KPMG’s latest High Growth Markets International Acquisition Tracker has revealed that rising domestic confidence in many developed markets is not yet translating into an increase in cross-border acquisitions and that limited confidence and currency fluctuations are influencing these global M&A deal volumes.
The report found that developed to high-growth acquisitions were down 11 per cent between H1 and H2 2013; high-growth market acquirers of developed market targets were up seven per cent in the same period; and overall global M&A decreased by 13 per cent over the course of 2013.
Deals between developed market acquirers and high-growth market targets (D2H) continued the downward trend of the last three years, falling back to 2009 levels in H2 2013. To put it in context, 2009 was the low point of the global downturn, with the fewest D2H transactions since pre-2005.
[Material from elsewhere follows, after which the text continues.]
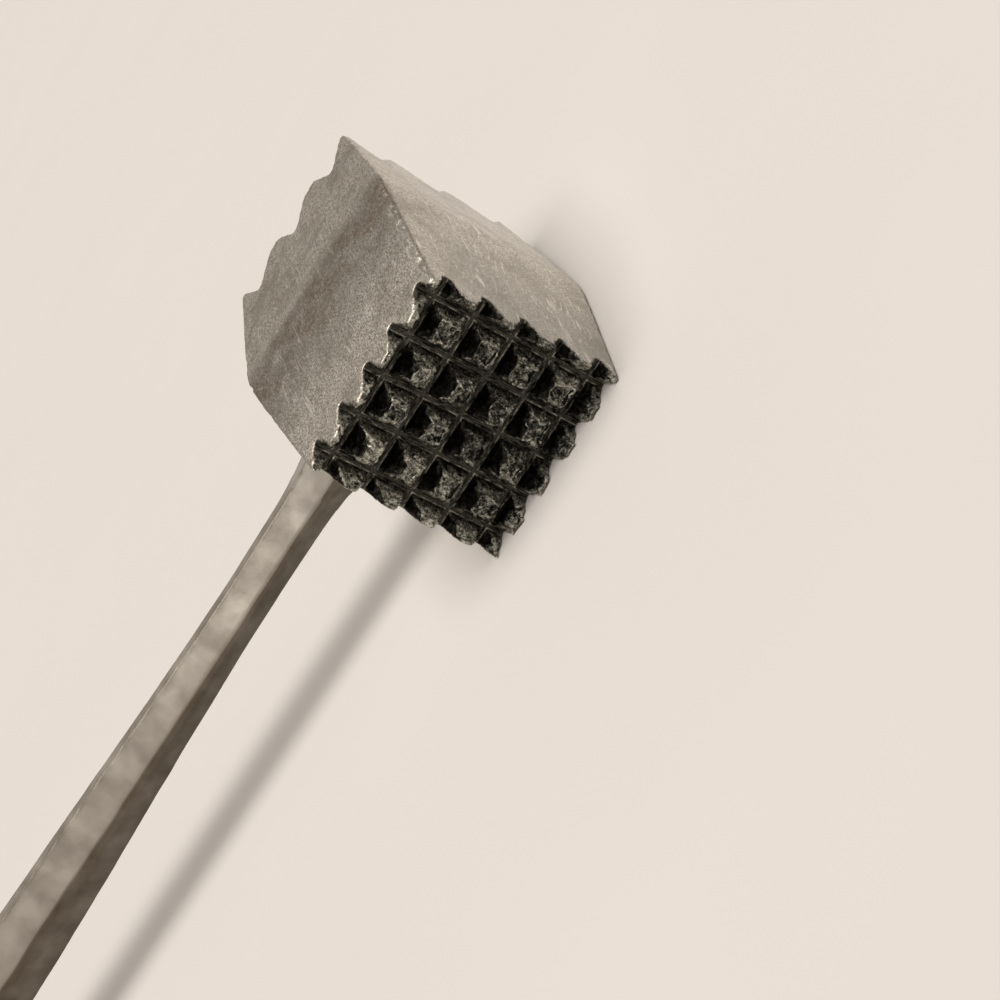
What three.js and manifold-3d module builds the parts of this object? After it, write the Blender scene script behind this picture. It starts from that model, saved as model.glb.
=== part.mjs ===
// An old cast aluminium meat mallet: a square head with two toothed striking faces, a faceted
// cast handle and the steel stud that joins them. Sizes are in millimetres.
//
// The castings are drawn with the head's middle at the origin: +X points to the fine striking
// face, the handle runs along -Y and Z is the height. The mould parts on the plane X = 0, so the
// flanks of the head lean by the draft angle on both sides of that plane. At the end the mallet
// is laid down on the flank between the parting line and the fine face: the middle of that flank
// comes to the origin, flat on the plane Z = 0.

import * as THREE from 'three';
import { mergeVertices } from 'three/addons/utils/BufferGeometryUtils.js';
import Module from 'manifold-3d';

// Head casting
const HEAD_LENGTH = 76;
const PARTING_WIDTH = 45.8;
const DRAFT_DEGREES = 5.6;
const HEAD_EDGE_RADIUS = 0.8;

// Striking faces: V grooves both ways leave rows of blunt pyramids, halved along the edges
const FINE_TEETH = { side: 1, grooves: 5, pitch: 7.9, depth: 4.6, floor: 0.9, wallDegrees: 27 };
const COARSE_TEETH = { side: -1, grooves: 3, pitch: 13.2, depth: 8, floor: 1.2, wallDegrees: 27 };

// Handle casting: distances run from the head's parting line, widths along Z, thicknesses along X.
// The land is the flat along the parting line, the crest the flat that faces a striking face.
const NECK_DISTANCE = 33;
const GRIP_DISTANCE = 145;
const HANDLE_REACH = 184;
const ROOT_SECTION = { width: 15, thickness: 12, land: 5.6, crest: 3.2 };
const NECK_SECTION = { width: 9.5, thickness: 9, land: 2.4, crest: 0.9 };
const GRIP_SECTION = { width: 15.8, thickness: 9.4, land: 2.6, crest: 2.4 };
const TIP_THICKNESS = 5.5;
const FLARE_POWER = 4;

// Hanging hole through the grip, along X
const HOLE_DIAMETER = 8;
const HOLE_INSET = 9;
const HOLE_CHAMFER = 0.6;

// Joint between head and handle
const POCKET_DEPTH = 2.5;
const POCKET_CLEARANCE = 0.25;
const SEAT_CLEARANCE = 0.25;
const STUD_DIAMETER = 6;
const STUD_IN_HEAD = 14;
const STUD_IN_HANDLE = 16;
const STUD_CHAMFER = 0.8;
const STUD_CLEARANCE = 0.2;
const BORE_END_CLEARANCE = 0.6;

// Smoothness of the drawn curves
const CORNER_STEPS = 4;
const FLARE_STEPS = 9;
const SWELL_STEPS = 14;
const TIP_STEPS = 8;
const TIP_SWEEP_DEGREES = 80;
const ROUND_SEGMENTS = 32;
const OVERSHOOT = 2;

const DRAFT = THREE.MathUtils.degToRad(DRAFT_DEGREES);
const HALF_LENGTH = HEAD_LENGTH / 2;
const HALF_WIDTH = PARTING_WIDTH / 2;
const POCKET_FLOOR_Y = POCKET_DEPTH - HALF_WIDTH;
const HANDLE_FACE_Y = POCKET_FLOOR_Y - SEAT_CLEARANCE;

const wasm = await Module();
wasm.setup();

// Solids for cutting and joining

function toManifold(geometry) {
  const bare = geometry.clone();
  bare.deleteAttribute('normal');
  bare.deleteAttribute('uv');
  const welded = mergeVertices(bare, 1e-4);
  return new wasm.Manifold(new wasm.Mesh({
    numProp: 3,
    vertProperties: new Float32Array(welded.getAttribute('position').array),
    triVerts: new Uint32Array(welded.getIndex().array),
  }));
}

function toGeometry(manifold) {
  const mesh = manifold.getMesh();
  const geometry = new THREE.BufferGeometry();
  geometry.setAttribute('position', new THREE.Float32BufferAttribute(mesh.vertProperties, 3));
  geometry.setIndex(new THREE.BufferAttribute(new Uint32Array(mesh.triVerts), 1));
  return geometry;
}

// A closed skin over rings of points. Each ring turns right-handed about the way the rings run.
function loft(rings) {
  const count = rings[0].length;
  const last = (rings.length - 1) * count;
  const triangles = [];
  for (let ring = 0; ring < last; ring += count) {
    for (let i = 0; i < count; i += 1) {
      const next = (i + 1) % count;
      triangles.push(ring + i, ring + next, ring + count + next);
      triangles.push(ring + i, ring + count + next, ring + count + i);
    }
  }
  for (let i = 1; i < count - 1; i += 1) {
    triangles.push(0, i + 1, i);
    triangles.push(last, last + i, last + i + 1);
  }
  const geometry = new THREE.BufferGeometry().setFromPoints(rings.flat());
  geometry.setIndex(triangles);
  return geometry;
}

// Head

function flankHeight(x) {
  return HALF_WIDTH - Math.abs(x) * Math.tan(DRAFT);
}

function roundedSquareRing(x) {
  const centre = flankHeight(x) - HEAD_EDGE_RADIUS;
  const ring = [];
  for (let corner = 0; corner < 4; corner += 1) {
    const middle = new THREE.Vector2(centre, centre).rotateAround(new THREE.Vector2(), corner * Math.PI / 2);
    for (let step = 0; step <= CORNER_STEPS; step += 1) {
      const angle = (corner + step / CORNER_STEPS) * Math.PI / 2;
      const y = middle.x + HEAD_EDGE_RADIUS * Math.cos(angle);
      const z = middle.y + HEAD_EDGE_RADIUS * Math.sin(angle);
      ring.push(new THREE.Vector3(x, y, z));
    }
  }
  return ring;
}

function headBlank() {
  return toManifold(loft([-HALF_LENGTH, 0, HALF_LENGTH].map(roundedSquareRing)));
}

function grooveCutter(teeth, offset) {
  const lean = Math.tan(THREE.MathUtils.degToRad(teeth.wallDegrees));
  const bottom = HALF_LENGTH - teeth.depth;
  const top = HALF_LENGTH + OVERSHOOT;
  const halfFloor = teeth.floor / 2;
  const halfMouth = halfFloor + (top - bottom) * lean;
  const profile = new THREE.Shape([
    new THREE.Vector2(bottom, offset - halfFloor),
    new THREE.Vector2(top, offset - halfMouth),
    new THREE.Vector2(top, offset + halfMouth),
    new THREE.Vector2(bottom, offset + halfFloor),
  ]);
  const length = PARTING_WIDTH + 2 * OVERSHOOT;
  const geometry = new THREE.ExtrudeGeometry(profile, { depth: length, bevelEnabled: false });
  geometry.translate(0, 0, -length / 2);
  return toManifold(geometry);
}

function cutTeeth(blank, teeth) {
  const turn = teeth.side > 0 ? 0 : 180;
  let block = blank;
  for (let i = 0; i < teeth.grooves; i += 1) {
    const offset = (i - (teeth.grooves - 1) / 2) * teeth.pitch;
    const cutter = grooveCutter(teeth, offset).rotate([0, 0, turn]);
    block = block.subtract(cutter).subtract(cutter.rotate([90, 0, 0]));
  }
  return block;
}

function boreCutter(mouthY, direction, depth) {
  const radius = STUD_DIAMETER / 2 + STUD_CLEARANCE;
  const length = depth + OVERSHOOT;
  const geometry = new THREE.CylinderGeometry(radius, radius, length, ROUND_SEGMENTS);
  geometry.translate(0, mouthY + direction * (length / 2 - OVERSHOOT), 0);
  return toManifold(geometry);
}

function pocketCutter() {
  const pocket = {
    width: ROOT_SECTION.width + 2 * POCKET_CLEARANCE,
    thickness: ROOT_SECTION.thickness + 2 * POCKET_CLEARANCE,
    land: ROOT_SECTION.land + POCKET_CLEARANCE,
    crest: ROOT_SECTION.crest + POCKET_CLEARANCE,
  };
  return toManifold(loft([sectionRing(POCKET_FLOOR_Y, pocket), sectionRing(-HALF_WIDTH - OVERSHOOT, pocket)]));
}

function headGeometry() {
  const toothed = cutTeeth(cutTeeth(headBlank(), FINE_TEETH), COARSE_TEETH);
  const socketed = toothed.subtract(pocketCutter());
  return toGeometry(socketed.subtract(boreCutter(POCKET_FLOOR_Y, 1, STUD_IN_HEAD + BORE_END_CLEARANCE)));
}

// Handle

function sectionRing(y, section) {
  const x = section.thickness / 2;
  const z = section.width / 2;
  const land = section.land / 2;
  const crest = section.crest / 2;
  const corners = [[x, -crest], [x, crest], [land, z], [-land, z], [-x, crest], [-x, -crest], [-land, -z], [land, -z]];
  return corners.map(([cornerX, cornerZ]) => new THREE.Vector3(cornerX, y, cornerZ));
}

function blendSections(from, to, share) {
  const mix = (name) => THREE.MathUtils.lerp(from[name], to[name], share);
  return { width: mix('width'), thickness: mix('thickness'), land: mix('land'), crest: mix('crest') };
}

function flareRings() {
  const rings = [];
  for (let step = 0; step < FLARE_STEPS; step += 1) {
    const share = step / FLARE_STEPS;
    const section = blendSections(NECK_SECTION, ROOT_SECTION, (1 - share) ** FLARE_POWER);
    rings.push(sectionRing(-HALF_WIDTH - share * NECK_DISTANCE, section));
  }
  return rings;
}

function swellRings() {
  const rings = [];
  for (let step = 0; step <= SWELL_STEPS; step += 1) {
    const share = step / SWELL_STEPS;
    const distance = THREE.MathUtils.lerp(NECK_DISTANCE, GRIP_DISTANCE, share);
    const section = blendSections(NECK_SECTION, GRIP_SECTION, THREE.MathUtils.smoothstep(share, 0, 1));
    rings.push(sectionRing(-HALF_WIDTH - distance, section));
  }
  return rings;
}

function tipRings() {
  const radius = GRIP_SECTION.width / 2;
  const rings = [];
  for (let step = 0; step <= TIP_STEPS; step += 1) {
    const angle = THREE.MathUtils.degToRad(TIP_SWEEP_DEGREES * step / TIP_STEPS);
    const narrowing = Math.cos(angle);
    const distance = HANDLE_REACH - radius + radius * Math.sin(angle);
    rings.push(sectionRing(-HALF_WIDTH - distance, {
      width: GRIP_SECTION.width * narrowing,
      thickness: THREE.MathUtils.lerp(TIP_THICKNESS, GRIP_SECTION.thickness, narrowing),
      land: GRIP_SECTION.land,
      crest: GRIP_SECTION.crest * narrowing,
    }));
  }
  return rings;
}

function handleHoleCutter() {
  const radius = HOLE_DIAMETER / 2;
  const half = GRIP_SECTION.thickness / 2;
  const mouth = HOLE_CHAMFER + OVERSHOOT;
  const profile = [
    new THREE.Vector2(0, -half - OVERSHOOT),
    new THREE.Vector2(radius + mouth, -half - OVERSHOOT),
    new THREE.Vector2(radius, -half + HOLE_CHAMFER),
    new THREE.Vector2(radius, half - HOLE_CHAMFER),
    new THREE.Vector2(radius + mouth, half + OVERSHOOT),
    new THREE.Vector2(0, half + OVERSHOOT),
  ];
  const geometry = new THREE.LatheGeometry(profile, ROUND_SEGMENTS);
  geometry.rotateZ(-Math.PI / 2);
  geometry.translate(0, -HALF_WIDTH - HANDLE_REACH + HOLE_INSET, 0);
  return toManifold(geometry);
}

function handleGeometry() {
  const rings = [sectionRing(HANDLE_FACE_Y, ROOT_SECTION), ...flareRings(), ...swellRings(), ...tipRings()];
  const drilled = toManifold(loft(rings)).subtract(handleHoleCutter());
  return toGeometry(drilled.subtract(boreCutter(HANDLE_FACE_Y, -1, STUD_IN_HANDLE + BORE_END_CLEARANCE)));
}

// Stud

function studGeometry() {
  const radius = STUD_DIAMETER / 2;
  const half = (STUD_IN_HEAD + SEAT_CLEARANCE + STUD_IN_HANDLE) / 2;
  const geometry = new THREE.LatheGeometry([
    new THREE.Vector2(0, -half),
    new THREE.Vector2(radius - STUD_CHAMFER, -half),
    new THREE.Vector2(radius, -half + STUD_CHAMFER),
    new THREE.Vector2(radius, half - STUD_CHAMFER),
    new THREE.Vector2(radius - STUD_CHAMFER, half),
    new THREE.Vector2(0, half),
  ], ROUND_SEGMENTS);
  return toGeometry(toManifold(geometry));
}

// Materials

function castAluminium() {
  return new THREE.MeshStandardMaterial({ color: '#a8a297', roughness: 0.48, metalness: 0.9, flatShading: true });
}

function studSteel() {
  return new THREE.MeshStandardMaterial({ color: '#8b8984', roughness: 0.38, metalness: 1, flatShading: true });
}

// Assembly

function piece(name, geometry, material) {
  const mesh = new THREE.Mesh(geometry, material);
  mesh.name = name;
  return mesh;
}

const head = piece('head', headGeometry(), castAluminium());
const handle = piece('handle', handleGeometry(), castAluminium());
const stud = piece('handle_stud', studGeometry(), studSteel());
stud.position.y = POCKET_FLOOR_Y + (STUD_IN_HEAD - SEAT_CLEARANCE - STUD_IN_HANDLE) / 2;

const restX = (HALF_LENGTH - FINE_TEETH.depth) / 2;
const restPoint = new THREE.Vector3(restX, 0, -flankHeight(restX));

const casting = new THREE.Group();
casting.add(head, handle, stud);
casting.rotation.y = DRAFT;
casting.position.copy(restPoint.applyEuler(casting.rotation)).negate();

const mallet = new THREE.Group();
mallet.add(casting);

export default mallet;
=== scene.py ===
"""An old cast aluminium meat mallet lying on one flank of its head, on a pale table top.

The head and the handle start as copies of the CAD castings. Each copy gets an even skin of small
faces, which is worn, nicked and pounded as the real casting is, and thinned where it stayed flat.
The wear is worked out in millimetres and in casting axes: +X points to the fine striking face, the
handle runs along -Y, and the mould parts on the plane X = 0.
"""

import math
from types import SimpleNamespace

import bmesh
import bpy
import numpy as np
from mathutils import Euler, Matrix, Vector, noise


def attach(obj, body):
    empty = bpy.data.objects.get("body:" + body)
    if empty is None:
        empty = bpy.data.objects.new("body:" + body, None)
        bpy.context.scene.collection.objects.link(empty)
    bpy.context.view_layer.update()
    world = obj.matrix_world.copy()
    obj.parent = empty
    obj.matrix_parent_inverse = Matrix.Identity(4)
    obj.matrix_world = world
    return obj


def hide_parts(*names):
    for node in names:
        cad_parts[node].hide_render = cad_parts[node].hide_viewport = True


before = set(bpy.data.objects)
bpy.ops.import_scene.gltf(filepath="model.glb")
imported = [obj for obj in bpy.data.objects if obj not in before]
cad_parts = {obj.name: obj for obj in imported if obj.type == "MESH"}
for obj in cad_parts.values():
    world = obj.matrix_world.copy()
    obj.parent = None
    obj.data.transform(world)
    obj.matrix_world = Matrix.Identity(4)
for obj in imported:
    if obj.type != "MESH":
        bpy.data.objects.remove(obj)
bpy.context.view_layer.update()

scene = bpy.context.scene
scene.view_settings.view_transform = "Standard"

MM = 0.001
SEED = 7

# Without a seed of its own, noise_vector starts from the clock
noise.seed_set(SEED)

# The castings, as the CAD draws them, in millimetres
HEAD_LENGTH = 76.0
PARTING_WIDTH = 45.8
DRAFT = math.radians(5.6)
FINE_TEETH = {"side": 1, "pitch": 7.9, "depth": 4.6}
COARSE_TEETH = {"side": -1, "pitch": 13.2, "depth": 8.0}
GROOVE_FLOOR = 0.9
HEAD_EDGE_RADIUS = 0.8
HALF_LENGTH = HEAD_LENGTH / 2
HALF_WIDTH = PARTING_WIDTH / 2

# Finished skins: size of the faces before thinning, and how many triangles are left after it
HEAD_SKIN = 0.28 * MM
HANDLE_SKIN = 0.34 * MM
HEAD_TRIANGLES = 190000
HANDLE_TRIANGLES = 70000
WELD = 0.001 * MM

# Wear of the head, in millimetres: the ridge along the parting line is rubbed round, the corners
# are nicked along their rims, and the flank it rests on is worn away next to the fine teeth
PARTING_ROUND = 4.0
RIM_WIDTH = 2.2
REST_WEAR = 0.5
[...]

On the other hand, high-growth market acquirers (H2D) appear to be more proactive, prioritising deals in developed markets over investments in other high-growth markets. Currency fluctuations also appear to be influencing the pattern of deals coming out of key high-growth markets, such as South America.
‘Globally speaking, the vehicle powering deals involving high-growth markets is stuck in neutral,’ said Tom Franks, KPMG’s global head of corporate finance. ‘We are seeing a trend towards high-growth markets acquiring in developed markets in order to diversify their portfolios.
‘But currency movements have significantly hampered those efforts, particularly in markets in South America, and we have seen a relative upswing in investments from these markets into other high-growth markets.’